Fascinating stuff! And let's keep in mind that "the good old days when everybody knew what books were valuable" weren't all that long ago -the idiotic idea so widespread today, that, as you put it, all the world's a text and all texts are equally VALID (a word I could stand never to see again in my life), is of comparatively recent vintage. And its entrenchment has led to a whole GENERATION of young readers who are most striking - again, as you say - for what they DON'T know, what they've never been required to read, for the entire vast, sprawling literary traditions they've either never heard of or have been taught to disdain.

It really gets my goat. I routinely meet English majors in their junior and senior years who've not only never read Trollope or Darwin or Castiglione but who are ignorantly, arrogantly they don't 'need' to as long as they've got a copy of "The Handmaid's Tale" on their Kindle.

Whenever I meet one of these poor benighted souls, I always want to ask, "You're intending to go on in your studies, aren't you? Your goal is to TEACH, isn't it?

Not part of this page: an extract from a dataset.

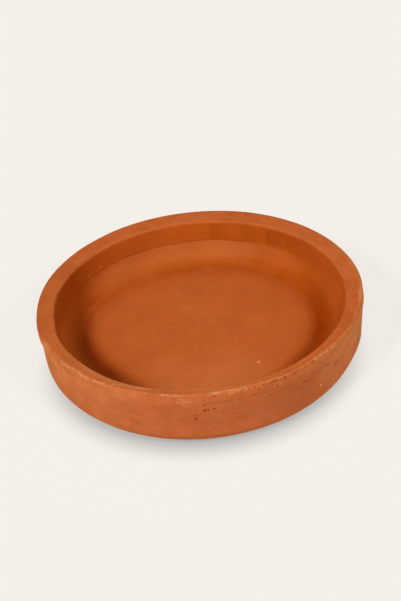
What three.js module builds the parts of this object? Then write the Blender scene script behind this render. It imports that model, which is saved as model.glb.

What the Hell kind of teacher of literature do you think you'll ever be, if a bookish self-taught 13-year-old knows more about literature than you do, even though she knows nothing about the posturing and bullshitting you do so well?"

But I don't ask that, because I'm renowned for being mild-mannered ...

Jeanne said...

Ironically, of course, it's canon-wideners like Gates arguing against "great books" types like James Atlas who created this brave new world and the attitudes of all the people in it.